Peter Currle und Peter Warszewski stehen auf dem Führerstand der „Friedrich Wolf“, den sie mit Eisenplatten verbarrikadiert haben. Sie ziehen das Schiff nach Backbord. Im Unterdeck wirft sich Schiffskoch Jörg Lindner schützend über seinen sechs Monate alten Sohn, Uwe-Jens. Von hinten nähert sich das Patrouillenboot, die Grenzer versuchen, die „Friedrich Wolf“ über das Heck zu entern. Am Ufer tauchen West-Berliner Polizisten auf. Sie schießen zurück. Die Grenzer drehen ab. Die Flucht ist geglückt.

„Tollkühnes Husarenstück“, schreiben die Boulevardblätter am nächsten Tag. „Das war zu verwegen“, sagt Jörg Lindner heute. „Das können nur junge Leute machen.“ „Wenn wir im Voraus Angst gehabt hätten, wären wir gar nicht erst losgefahren“, sagt Peter Currle, damals 19-jährig und der Bootsmann der „Friedrich Wolf“. „Ich wundere mich immer noch, dass das alles so geklappt hat.“

Die Berliner Regisseurin Inga Wolfram hat die Flüchtlinge 44 Jahre später aufgetrieben.
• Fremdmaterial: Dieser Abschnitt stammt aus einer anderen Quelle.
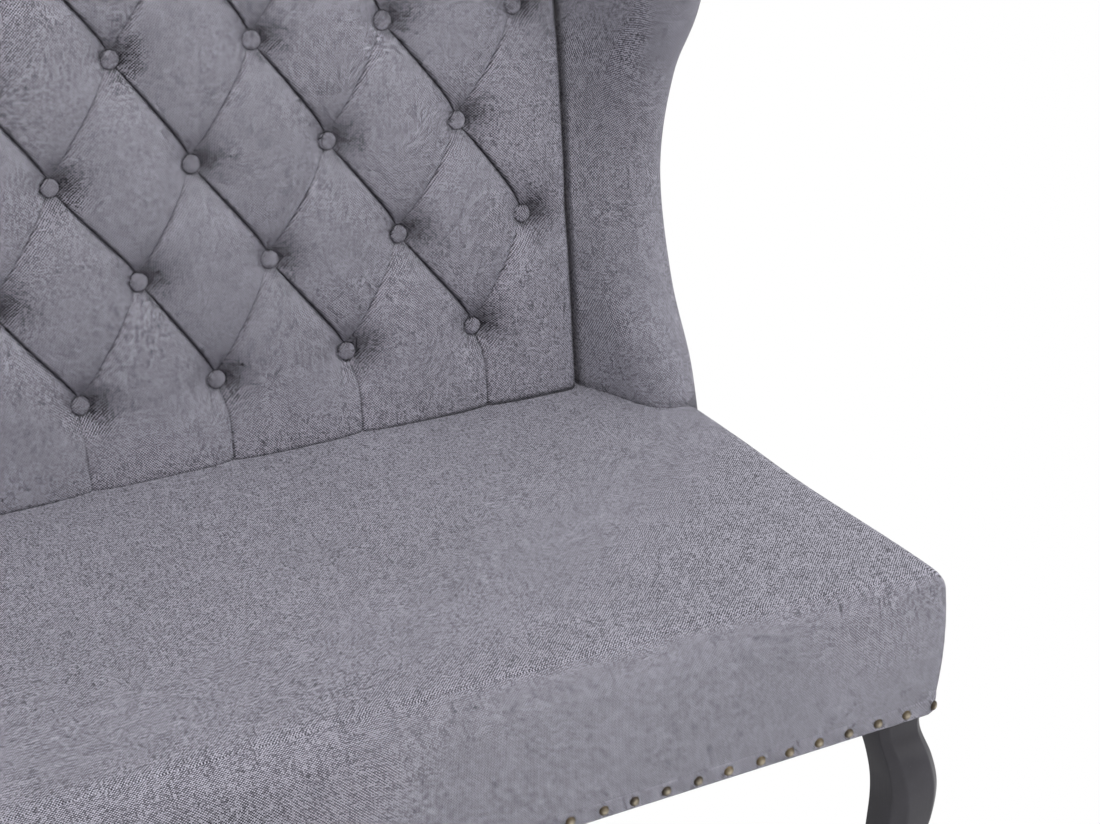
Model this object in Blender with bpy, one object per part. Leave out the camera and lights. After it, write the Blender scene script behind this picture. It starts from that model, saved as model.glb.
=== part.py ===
# Two-seater wing-back settee with a deep-buttoned inside back.
# Units are metres. +X is across the settee, +Y points to its back and +Z up.
# Every piece is modelled from the seat's front face and hangs on one empty,
# which puts the middle of the whole settee over the origin.

import math

import bmesh
import bpy
from mathutils import Vector

# Whole settee
WIDTH = 1.220             # across the two sides of the seat
HEIGHT = 1.130            # floor to the top of the back
LEG_HEIGHT = 0.340        # floor to the lower edge of the seat cover
FIT = 0.0003              # clearance between hard pieces that touch
SOFT_FIT = 0.0005         # clearance between padding and what it lies on
FABRIC = 0.003            # cover with the thin wadding sewn to it

# Seat
SEAT_HEIGHT = 0.165       # lower edge of the cover to the crown of the seat
SEAT_FALL_X = 0.006       # how much lower the seat is at its sides
SEAT_FALL_Y = 0.008       # how much lower it is at its back
SEAT_ROLL = 0.042         # radius of the front and side edges
SEAT_CORNER_ROLL = 0.020  # the same at the front corners, which are pulled tighter
SEAT_ROLL_RUN = 0.300     # over which the one radius becomes the other
SEAT_BACK_ROLL = 0.010    # radius of the hidden back edge
SEAT_CORNER = 0.017       # radius of the upright corners
RAIL = 0.025              # thickness of the beech rails
SEAT_RAIL_HEIGHT = 0.085
RAIL_LIFT = 0.002         # underside of the rails above the cover's lower edge
BRACE_WIDTH = 0.032
BRACE_HEIGHT = 0.055
BLOCK_REACH = 0.092       # corner block along each rail
BLOCK_TIP = 0.026         # width of the block where it dies into a rail
BLOCK_HEIGHT = 0.045
WEB_WIDTH = 0.055
WEB = 0.0016              # thickness of the jute webbing
SEAT_WEBS_ALONG = 4
SEAT_WEBS_ACROSS = 2
DUST_COVER = 0.0014

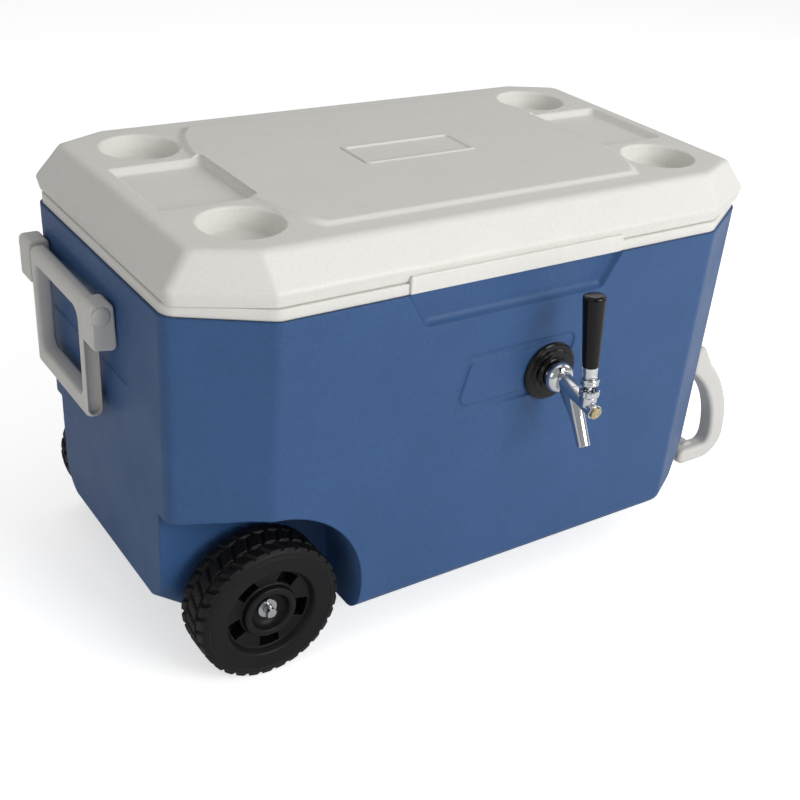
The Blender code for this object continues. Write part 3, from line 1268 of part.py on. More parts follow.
def make_lever(axis):
    """The lever with its ball, its collar, the handle's ferrule and the handle, all leaning back together."""
    lean = Matrix.Rotation(-math.radians(HANDLE_LEAN), 4, "X")
    bore = LEVER_RADIUS + GAP
    turns = [math.pi * k / BALL_STEPS for k in range(1, BALL_STEPS)]
    dome = [(BALL_RADIUS * math.sin(t), BALL_RADIUS * math.cos(t)) for t in turns]
    dome = [(r, z) for r, z in dome if r > (LEVER_RADIUS if z > 0 else LEVER_TIP_RADIUS)]
    lever = [(0, LEVER_RISER), (LEVER_RADIUS, LEVER_RISER), (LEVER_RADIUS, dome[0][1])] + dome
    lever += [(LEVER_TIP_RADIUS, dome[-1][1]), (LEVER_TIP_RADIUS, -LEVER_TIP), (0, -LEVER_TIP)]
    collar = [(bore, LEVER_COLLAR_HEIGHT), (LEVER_COLLAR_RADIUS, LEVER_COLLAR_HEIGHT),
              (LEVER_COLLAR_RADIUS, LEVER_COLLAR_TAPER), (LEVER_COLLAR_FOOT, 0), (bore, 0)]
    ferrule = [(bore, FERRULE_HEIGHT), (FERRULE_RADIUS, FERRULE_HEIGHT), (FERRULE_RADIUS, 0), (bore, 0)]
    handle = [(0, HANDLE_HEIGHT), (HANDLE_TOP_RADIUS - HANDLE_ROUND / 2, HANDLE_HEIGHT),
              (HANDLE_TOP_RADIUS, HANDLE_HEIGHT - HANDLE_ROUND), (HANDLE_FOOT_RADIUS, 0), (0, 0)]
    collar_low = BONNET_HEIGHT + LEVER_COLLAR_CLEAR
    ferrule_low = collar_low + LEVER_COLLAR_HEIGHT + GAP
    grip_low = ferrule_low + FERRULE_HEIGHT + GAP
    shapes = (("tap_lever", 0, lever, "chrome"), ("lever_collar", collar_low, collar, "chrome"),
              ("handle_ferrule", ferrule_low, ferrule, "chrome"),
              ("tap_handle", grip_low, handle, "black_moulding"))
    for name, base, points, material in shapes:
        item = turned(name, points, material, axis, "z", lean @ Vector((0, 0, base)))
        item.rotation_euler = lean.to_euler()
        smooth(item)
    hole = placed(rod(bore, grip_low - OVER, LEVER_RISER + GAP), lean)
    cut(item, guide("handle_socket", hole, axis))
    return lean


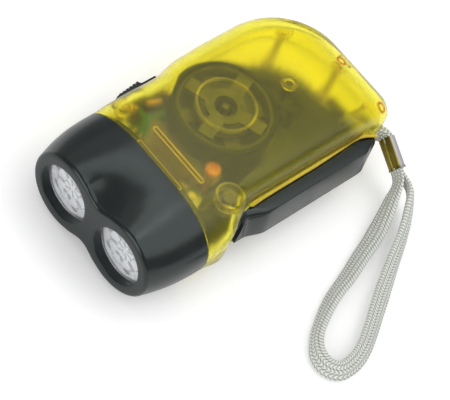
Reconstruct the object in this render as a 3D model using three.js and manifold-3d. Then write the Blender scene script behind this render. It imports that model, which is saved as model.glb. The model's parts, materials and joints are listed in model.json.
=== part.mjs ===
// Squeeze-lever dynamo torch with two lamps and a wrist strap. Millimetres, +Z up.
// Inside the torch group, y runs from the lens face (0) to the tail and z from the floor (0) up.
import * as THREE from 'three';
import { mergeVertices } from 'three/addons/utils/BufferGeometryUtils.js';
import Module from 'manifold-3d';

const wasm = await Module();
wasm.setup();

// Driving dimensions of the body
const bodyLength = 95.5;
const bodyHalfWidth = 27;
const bodyHeight = 27;
const wall = 2;
const gap = 0.3;             // left between pieces that touch
const looseGap = 0.6;
const tightGap = 0.1;
const overrun = 1;           // how far a cutting tool passes the face it cuts
const simplifyBy = 0.015;    // most that dropping spare triangles may move a face
const roundSides = 24;
const smallSides = 16;
const screwSides = 12;
const lampSides = 28;
const ribSides = 32;
const wheelSides = 48;
const seam = 19.6;           // lens face to the joint between head and shell
const tailCornerSwitch = 24; // plan radius of the tail corner on the switch side
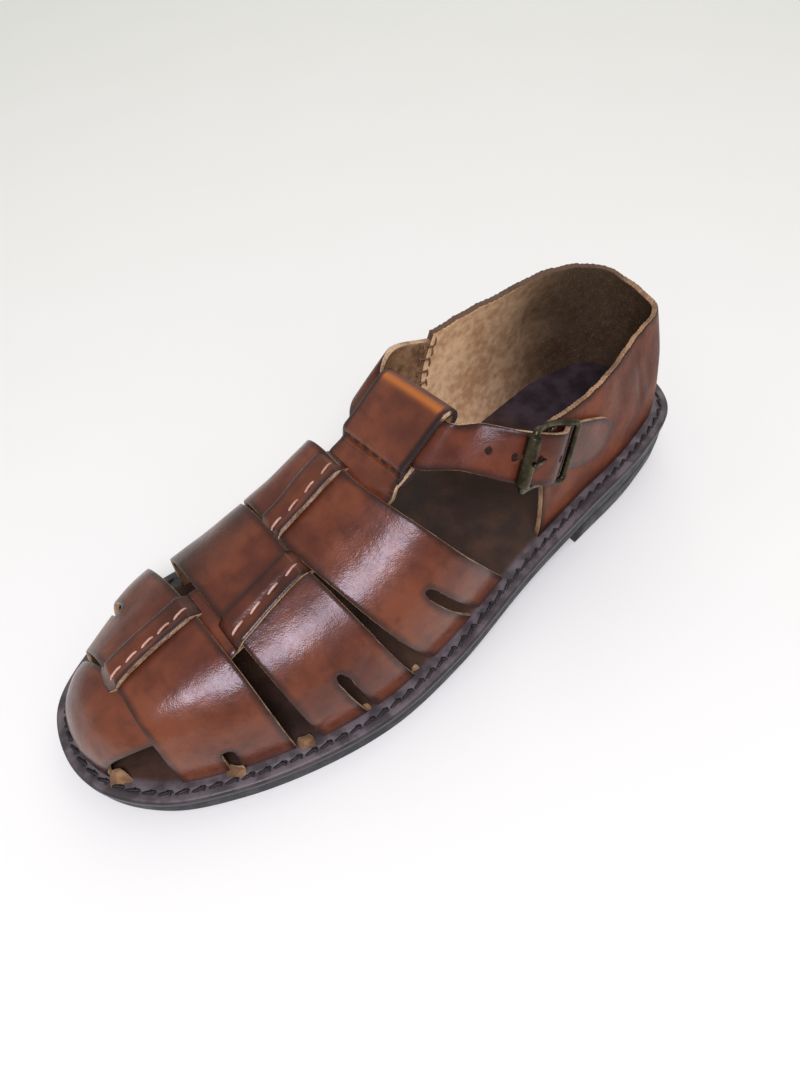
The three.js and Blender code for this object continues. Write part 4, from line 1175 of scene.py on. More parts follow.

Uwe-Jens Lindner – damals als Baby an Bord – arbeitet heute beim WDR, er hatte sie auf die Idee gebracht. Der Film „Letzte Ausfahrt West-Berlin“ ist ein Dokudrama, das Interviews und Spielszenen miteinander verbindet. Er läuft heute Abend in der ARD.

„Die waren nicht politisch“, sagt Regisseurin Wolfram. „Die wollten nur diese Mauer nicht mehr haben.“ Auch Peter Curle wollte nicht eingemauert leben. Er musste außerdem im Herbst 1962 mit seiner Einberufung in die NVA rechnen. Über den Stacheldrahtverhau, der nach dem 13. August aufgebaut wurde, konnten in den ersten Tagen noch viele hinüberspringen. „Da dachte ich, entweder der Zaun ist nach ein paar Wochen wieder weg oder du springst auch rüber“, erzählt Peter Warszewski. Doch die Grenzsperren wurden immer höher, springen ging nicht mehr. Blieb die Spree. „Die waren naiv, dass sie sich so etwas getraut haben“, sagt der Potsdamer Schauspieler Dirk Talaga, der in den dramatisierten Szenen Warszewski spielt.

Auch die Ostberlinerin Christel Schiller war eine der Flüchtlinge. Ihr Bruder war noch vor dem Mauerbau nach West-Berlin gezogen und informierte die Polizei, dass eine Flucht über das Wasser geplant war. In einer Nachtaktion versuchen Schiller, Warszewski und vier andere, das kleine Ausflugsschiff „Horrido“ kurzzuschließen. Doch sie bekommen die Maschine nicht in Gang. „Das war im Nachhinein auch gut so“, sagt Christel Schiller mit der Abgeklärtheit nach 44 Jahren. „Das kleine Ding hätten sie uns komplett zerschossen.“

Der zweite Versuch, sechs Wochen später: die Kaperung der „Friedrich Wolf“. Das Problem: Kapitän Paul Scholz schläft immer an Bord und ist der SED sehr zugetan. Ebenso aber auch dem Alkohol. Bei einer improvisierten Bordparty füllen die jungen Leute den Käpt’n nach allen Regeln der Kunst ab, der drückt Jörg Lindner sogar noch die Schiffsschlüssel in die Hand.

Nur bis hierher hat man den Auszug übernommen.